Города разрастались безвкусными громадами с чисто функциональными целями. В результате города в Англии — одни из самых некрасивых в Европе. Один за другим они появлялись [на теле страны] как бородавки. Когда в 1837 году на трон взошла королева Виктория, в Англии и Уэльсе помимо Лондона насчитывалось лишь пять мест с населением более 100 тысяч человек (за тридцать лет до того таких не было вообще). К 1891 году их было уже двадцать три, и процесс урбанизации стал необратимым. Именно английский писатель Томас де Квинси первым обратил внимание на невиданный феномен красноватого неба над городом — результат промышленного загрязнения. В некоторых из городов покрупнее — Манчестере, Лидсе, Бирмингеме — местные промышленные воротилы, нажившие большие состояния, вложили часть своих богатств в скучившиеся вокруг их фабрик дешевые безвкусные дома. Джозеф Чемберлен, став мэром Бирмингема — города, который стал ему родным, — снес трущобы, взял в свои руки Управление компаниями, поставляющими газ и воду, и муниципализировал водоочистные станции. В результате здоровье населения улучшилось, но — и в Бирмингеме, и кое-где еще — встречающиеся иногда в центральных городских районах картинные галереи или библиотеки лишь подчеркивают царящее вокруг унылое однообразие.

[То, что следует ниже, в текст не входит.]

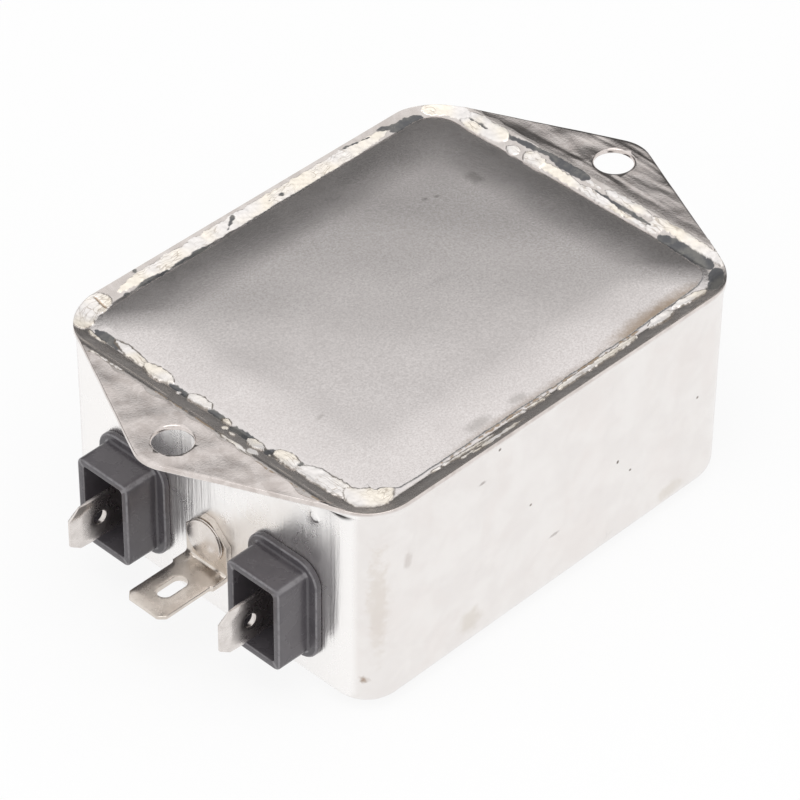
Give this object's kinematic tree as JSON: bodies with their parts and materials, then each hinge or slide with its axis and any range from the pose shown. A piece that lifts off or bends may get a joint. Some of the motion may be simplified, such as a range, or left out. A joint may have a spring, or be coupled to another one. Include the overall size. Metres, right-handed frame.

Общее мнение выразил Герберт Уэллс, который родился над лавкой скобяных товаров неудачника- отца на центральной улице городка Бромлей в графстве Кент. «Лишь потому, что это явление растянулось на столетие, а не было сжато до нескольких недель, — писал он, — истории не удается понять, какой долгой бедой обернулось для людей то, в каких домах они жили в XIX веке, к скольким убийствам это привело, к какому вырождению и невозможности жить дальше».